* **Your instructions**
Up to and including the line that contains "# Radiator behind", repeat each line of the data exactly, starting from the first.

* **Information supplied**
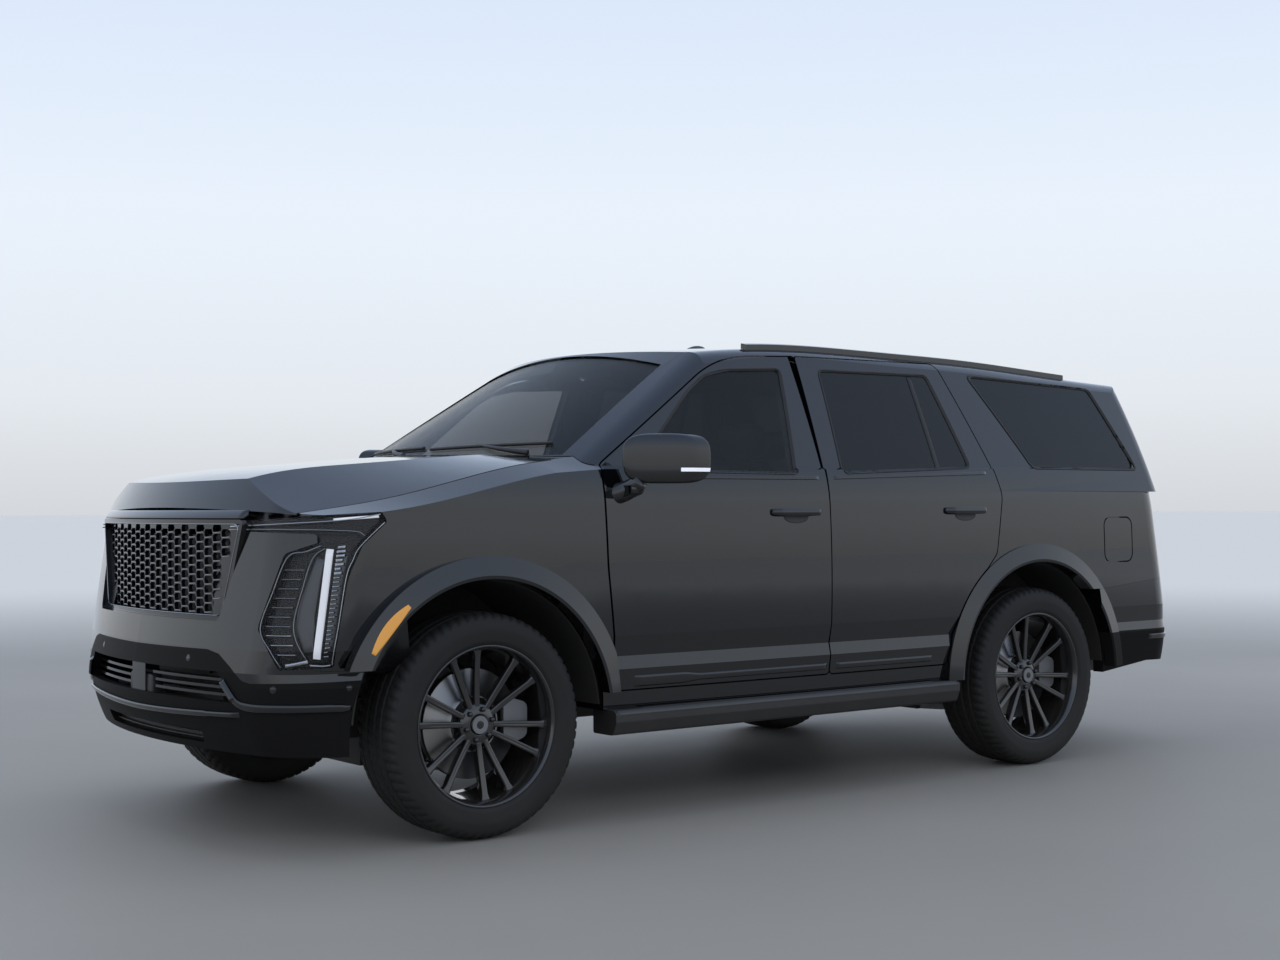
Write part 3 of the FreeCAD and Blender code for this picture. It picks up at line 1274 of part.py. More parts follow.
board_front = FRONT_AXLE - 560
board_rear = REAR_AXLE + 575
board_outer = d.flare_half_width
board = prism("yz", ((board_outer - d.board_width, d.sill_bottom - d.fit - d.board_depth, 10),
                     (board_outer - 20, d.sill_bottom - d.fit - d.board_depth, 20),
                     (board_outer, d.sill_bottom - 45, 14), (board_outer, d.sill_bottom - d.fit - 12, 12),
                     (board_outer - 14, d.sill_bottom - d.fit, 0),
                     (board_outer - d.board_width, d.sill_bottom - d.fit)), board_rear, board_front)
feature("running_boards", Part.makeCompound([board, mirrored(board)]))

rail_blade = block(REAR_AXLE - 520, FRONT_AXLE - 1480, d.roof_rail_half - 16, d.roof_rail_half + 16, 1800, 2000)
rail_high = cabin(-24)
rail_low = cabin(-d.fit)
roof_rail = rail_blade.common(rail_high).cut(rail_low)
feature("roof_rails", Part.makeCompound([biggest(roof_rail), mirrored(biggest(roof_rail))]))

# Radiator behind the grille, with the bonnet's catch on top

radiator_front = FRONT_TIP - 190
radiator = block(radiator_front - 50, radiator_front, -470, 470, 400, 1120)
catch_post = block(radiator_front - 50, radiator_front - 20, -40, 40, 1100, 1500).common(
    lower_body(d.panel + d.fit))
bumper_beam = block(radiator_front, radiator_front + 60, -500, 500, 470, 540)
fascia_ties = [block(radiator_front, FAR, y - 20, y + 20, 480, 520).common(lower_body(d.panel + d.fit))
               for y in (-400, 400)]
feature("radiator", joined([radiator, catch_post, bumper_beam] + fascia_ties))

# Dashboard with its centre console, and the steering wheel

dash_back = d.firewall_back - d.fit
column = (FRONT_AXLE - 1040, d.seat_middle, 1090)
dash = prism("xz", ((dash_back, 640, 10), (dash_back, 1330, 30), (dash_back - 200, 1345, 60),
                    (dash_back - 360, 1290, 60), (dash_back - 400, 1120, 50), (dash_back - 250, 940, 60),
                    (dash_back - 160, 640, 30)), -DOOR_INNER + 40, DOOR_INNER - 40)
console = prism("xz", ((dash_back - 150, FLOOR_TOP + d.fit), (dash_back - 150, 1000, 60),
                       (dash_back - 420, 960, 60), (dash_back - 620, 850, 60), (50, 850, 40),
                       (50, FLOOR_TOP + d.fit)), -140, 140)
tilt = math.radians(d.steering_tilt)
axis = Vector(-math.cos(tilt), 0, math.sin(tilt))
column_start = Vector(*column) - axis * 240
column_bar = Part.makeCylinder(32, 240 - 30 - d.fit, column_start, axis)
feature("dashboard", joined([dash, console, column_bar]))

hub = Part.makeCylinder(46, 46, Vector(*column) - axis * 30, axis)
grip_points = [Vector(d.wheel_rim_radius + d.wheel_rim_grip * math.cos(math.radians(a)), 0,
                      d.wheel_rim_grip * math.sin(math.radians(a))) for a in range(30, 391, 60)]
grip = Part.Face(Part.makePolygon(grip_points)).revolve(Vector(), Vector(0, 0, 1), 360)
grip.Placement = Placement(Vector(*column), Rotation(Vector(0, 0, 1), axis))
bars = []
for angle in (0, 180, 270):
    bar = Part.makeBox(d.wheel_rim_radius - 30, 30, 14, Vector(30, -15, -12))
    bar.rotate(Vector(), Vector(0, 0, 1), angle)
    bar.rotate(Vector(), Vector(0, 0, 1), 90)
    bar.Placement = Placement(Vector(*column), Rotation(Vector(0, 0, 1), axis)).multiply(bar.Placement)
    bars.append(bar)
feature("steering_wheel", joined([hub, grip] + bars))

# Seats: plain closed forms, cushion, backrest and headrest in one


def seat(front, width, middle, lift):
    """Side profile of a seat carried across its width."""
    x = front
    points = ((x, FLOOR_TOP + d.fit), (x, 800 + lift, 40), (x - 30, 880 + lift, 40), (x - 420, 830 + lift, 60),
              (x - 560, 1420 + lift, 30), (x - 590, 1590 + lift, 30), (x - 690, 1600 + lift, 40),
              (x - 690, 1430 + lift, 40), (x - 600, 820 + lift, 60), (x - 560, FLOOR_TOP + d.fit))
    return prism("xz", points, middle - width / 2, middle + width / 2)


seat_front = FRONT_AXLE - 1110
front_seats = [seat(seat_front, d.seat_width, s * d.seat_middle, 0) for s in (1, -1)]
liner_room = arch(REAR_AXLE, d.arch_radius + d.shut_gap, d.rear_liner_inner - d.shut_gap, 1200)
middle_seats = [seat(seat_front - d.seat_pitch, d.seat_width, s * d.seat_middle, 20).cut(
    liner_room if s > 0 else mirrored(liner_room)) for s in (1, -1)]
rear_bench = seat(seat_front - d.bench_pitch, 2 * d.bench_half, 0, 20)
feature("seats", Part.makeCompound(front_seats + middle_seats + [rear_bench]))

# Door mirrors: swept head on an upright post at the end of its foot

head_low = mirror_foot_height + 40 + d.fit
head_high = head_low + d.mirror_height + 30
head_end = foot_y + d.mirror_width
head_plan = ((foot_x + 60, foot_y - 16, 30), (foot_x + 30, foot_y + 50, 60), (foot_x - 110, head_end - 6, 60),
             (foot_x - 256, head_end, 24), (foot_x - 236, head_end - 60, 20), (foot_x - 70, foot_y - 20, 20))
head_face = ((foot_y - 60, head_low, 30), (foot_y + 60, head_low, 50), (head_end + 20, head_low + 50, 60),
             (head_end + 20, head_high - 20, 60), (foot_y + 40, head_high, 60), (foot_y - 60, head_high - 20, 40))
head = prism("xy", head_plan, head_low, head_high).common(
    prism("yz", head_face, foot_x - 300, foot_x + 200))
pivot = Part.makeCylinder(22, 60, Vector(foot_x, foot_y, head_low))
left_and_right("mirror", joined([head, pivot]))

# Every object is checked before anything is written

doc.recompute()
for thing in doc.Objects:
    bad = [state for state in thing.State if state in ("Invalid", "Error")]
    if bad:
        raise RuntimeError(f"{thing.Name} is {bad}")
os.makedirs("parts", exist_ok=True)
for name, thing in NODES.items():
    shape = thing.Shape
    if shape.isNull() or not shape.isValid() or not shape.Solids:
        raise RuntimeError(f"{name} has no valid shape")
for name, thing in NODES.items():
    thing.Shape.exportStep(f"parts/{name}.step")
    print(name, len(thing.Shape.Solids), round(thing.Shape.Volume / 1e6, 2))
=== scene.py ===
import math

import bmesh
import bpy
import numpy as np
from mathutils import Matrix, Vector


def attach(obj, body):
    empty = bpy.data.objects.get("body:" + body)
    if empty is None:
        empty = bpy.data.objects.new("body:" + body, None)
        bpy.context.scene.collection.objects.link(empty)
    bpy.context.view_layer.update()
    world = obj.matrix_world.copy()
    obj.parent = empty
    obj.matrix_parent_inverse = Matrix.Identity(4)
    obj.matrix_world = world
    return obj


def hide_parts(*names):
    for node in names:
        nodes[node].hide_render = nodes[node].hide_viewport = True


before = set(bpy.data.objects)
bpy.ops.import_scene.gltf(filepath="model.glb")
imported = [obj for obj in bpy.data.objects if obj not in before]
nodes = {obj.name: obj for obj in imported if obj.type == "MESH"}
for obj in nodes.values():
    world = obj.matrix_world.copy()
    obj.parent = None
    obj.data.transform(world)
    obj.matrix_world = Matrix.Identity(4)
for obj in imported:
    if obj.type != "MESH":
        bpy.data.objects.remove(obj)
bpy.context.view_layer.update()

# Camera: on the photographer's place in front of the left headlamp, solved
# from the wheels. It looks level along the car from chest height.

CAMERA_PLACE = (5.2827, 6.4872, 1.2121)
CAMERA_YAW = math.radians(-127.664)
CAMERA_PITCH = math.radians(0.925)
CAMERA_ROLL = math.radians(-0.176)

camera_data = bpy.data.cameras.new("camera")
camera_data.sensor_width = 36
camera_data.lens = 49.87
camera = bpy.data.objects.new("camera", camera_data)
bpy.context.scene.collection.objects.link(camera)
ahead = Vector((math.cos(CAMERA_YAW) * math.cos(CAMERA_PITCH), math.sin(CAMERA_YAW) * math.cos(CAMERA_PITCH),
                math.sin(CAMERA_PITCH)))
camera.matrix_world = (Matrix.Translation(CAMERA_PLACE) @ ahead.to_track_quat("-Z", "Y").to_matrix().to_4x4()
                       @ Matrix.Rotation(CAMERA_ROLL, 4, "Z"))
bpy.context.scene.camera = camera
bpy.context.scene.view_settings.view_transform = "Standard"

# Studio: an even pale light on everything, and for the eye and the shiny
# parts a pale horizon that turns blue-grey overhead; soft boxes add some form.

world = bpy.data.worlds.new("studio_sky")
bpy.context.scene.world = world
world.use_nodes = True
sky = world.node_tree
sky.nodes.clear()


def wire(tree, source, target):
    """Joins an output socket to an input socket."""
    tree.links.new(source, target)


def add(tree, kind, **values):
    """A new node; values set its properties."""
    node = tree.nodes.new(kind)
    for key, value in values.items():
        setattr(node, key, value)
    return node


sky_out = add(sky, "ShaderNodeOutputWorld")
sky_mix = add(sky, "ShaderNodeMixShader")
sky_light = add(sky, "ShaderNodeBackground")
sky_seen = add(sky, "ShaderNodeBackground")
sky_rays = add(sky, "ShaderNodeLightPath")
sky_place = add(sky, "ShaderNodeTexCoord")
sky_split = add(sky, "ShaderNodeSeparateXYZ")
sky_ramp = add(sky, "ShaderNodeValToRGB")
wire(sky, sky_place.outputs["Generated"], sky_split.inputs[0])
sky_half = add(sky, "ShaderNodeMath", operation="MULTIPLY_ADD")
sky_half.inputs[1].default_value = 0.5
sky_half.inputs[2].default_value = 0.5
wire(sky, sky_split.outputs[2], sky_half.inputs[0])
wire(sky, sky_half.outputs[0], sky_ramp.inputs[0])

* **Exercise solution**
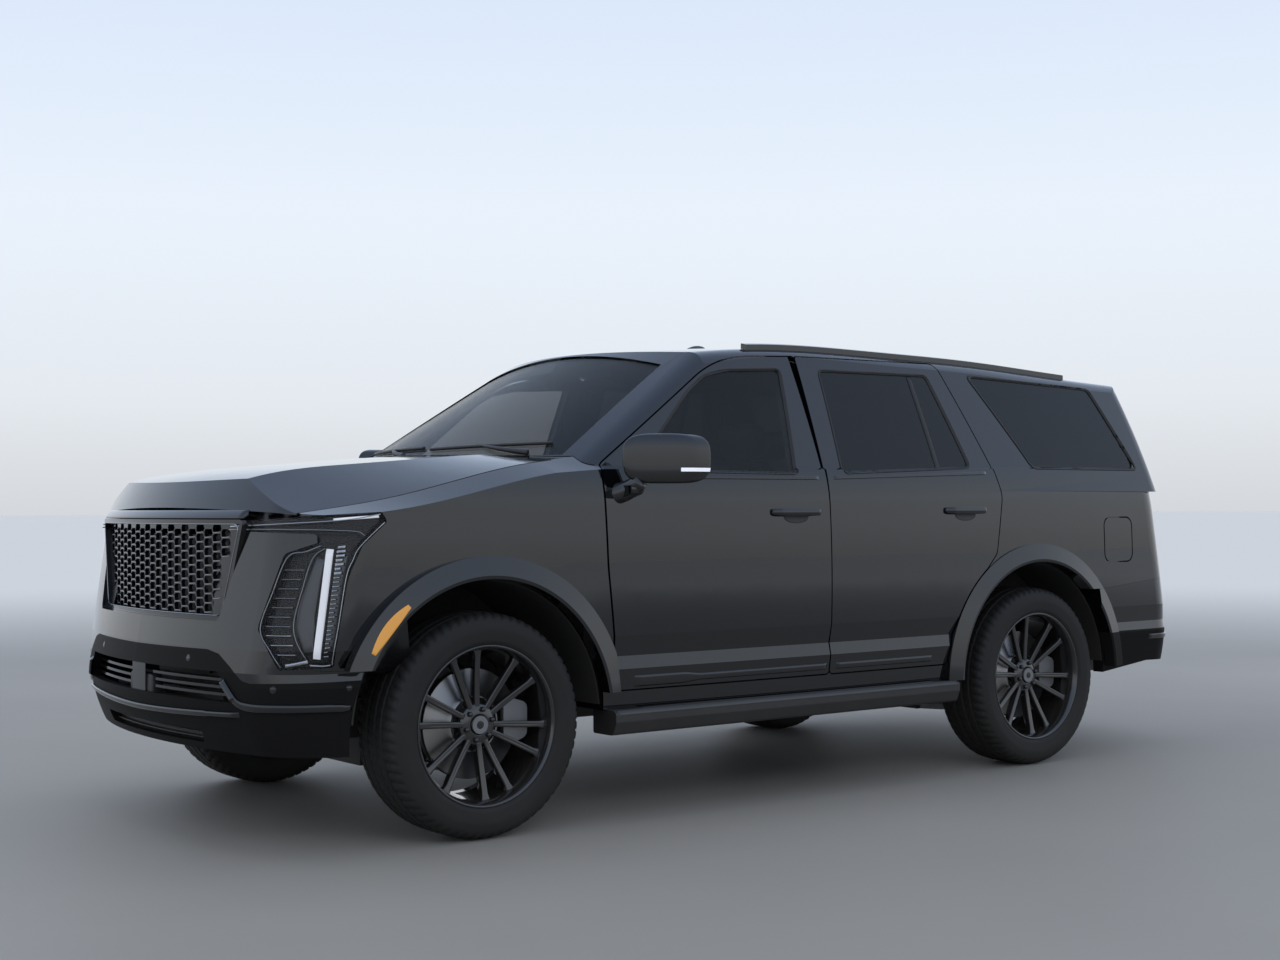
Write part 3 of the FreeCAD and Blender code for this picture. It picks up at line 1274 of part.py. More parts follow.
board_front = FRONT_AXLE - 560
board_rear = REAR_AXLE + 575
board_outer = d.flare_half_width
board = prism("yz", ((board_outer - d.board_width, d.sill_bottom - d.fit - d.board_depth, 10),
                     (board_outer - 20, d.sill_bottom - d.fit - d.board_depth, 20),
                     (board_outer, d.sill_bottom - 45, 14), (board_outer, d.sill_bottom - d.fit - 12, 12),
                     (board_outer - 14, d.sill_bottom - d.fit, 0),
                     (board_outer - d.board_width, d.sill_bottom - d.fit)), board_rear, board_front)
feature("running_boards", Part.makeCompound([board, mirrored(board)]))

rail_blade = block(REAR_AXLE - 520, FRONT_AXLE - 1480, d.roof_rail_half - 16, d.roof_rail_half + 16, 1800, 2000)
rail_high = cabin(-24)
rail_low = cabin(-d.fit)
roof_rail = rail_blade.common(rail_high).cut(rail_low)
feature("roof_rails", Part.makeCompound([biggest(roof_rail), mirrored(biggest(roof_rail))]))

# Radiator behind the grille, with the bonnet's catch on top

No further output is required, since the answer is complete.